Konsekuensi yang demikian itu jelas tak sehat dalam kehidupan sosial budaya yang menuntut interaksi rasa sosial yang mendalam… hanya itu
Salam
Good writing!!! Isi pikiran yg baik membahas ttg per-blog-an. Buat saya Blog adalah baik sebagai tempat utk mengapresiasikan diri lewat tulisan-tulisan apa yg kita rasa, pikirkan, beropini, dsb serta merupakan apresiasi art yg lain tanpa melupakan bahwa kita pun sbg mahluk sosial perlu juga untuk bersosialisasi diri.
Intinya keseimbanganitu pun perlu dijaga dan dipelihara.
Salam dr USA,
Fida Abbott
Saya suka blog, karena saya sering mikir2 ga jelas waktu naik motor, atau ketika melamun sendirian di kamar. Hehehehe… Daripada dipendam mending ditulis aja kali ya? 🙂
“The end of journalism”
Aku gak tau apakah benar dunia jurnalistik akan mati, malah menurutku dengan kehadiran blog atau media alternatif, jurnalistik akan semakin berkembang.
Setiap orang adalah pewarta, aku pikir bukan untuk kematian “journalism”-nya tapi kematian untuk pengusahanya [yang pengen monopoli] hehehhehehe. Dan apakah usaha surat kabar [atau berbahan kertas] itu akan mati? Itu kalo modalnya gak kuat pasti mati deh hehehehe….kalo kuat ya jalan terus. Tentu dengan segala inovasi penyampaian informasinya.
O ya, sejak penemuan kertas pertama, kita ampe sekarang masih butuh kertas. Apalagi ampe tahun 2040 yang sebentar lagi. Kayaknya si budhiana itu asal comot aja deh hihihihihi. biar terkesan kontroversial.

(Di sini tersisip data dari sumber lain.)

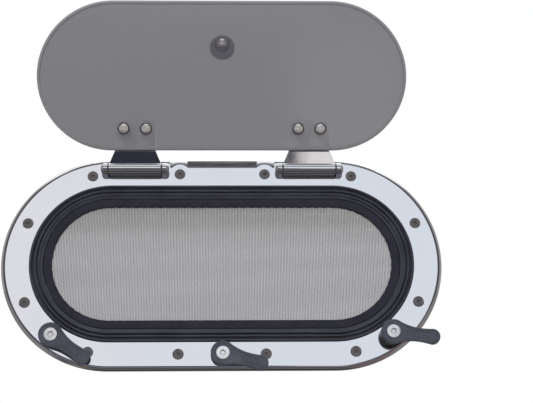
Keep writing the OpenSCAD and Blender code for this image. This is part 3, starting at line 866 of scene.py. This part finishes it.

Sekarang tinggal bagaimana si “citizen journalism” itu, melalui blog atau apalah namanya, mampu menyuguhkan informasi yang bertanggung jawab. Dan kebayang dong, usaha seseorang yang ingin menaikkan kredibilitas dalam urusan penyampaian informasi, taruhan, pasti cape banget!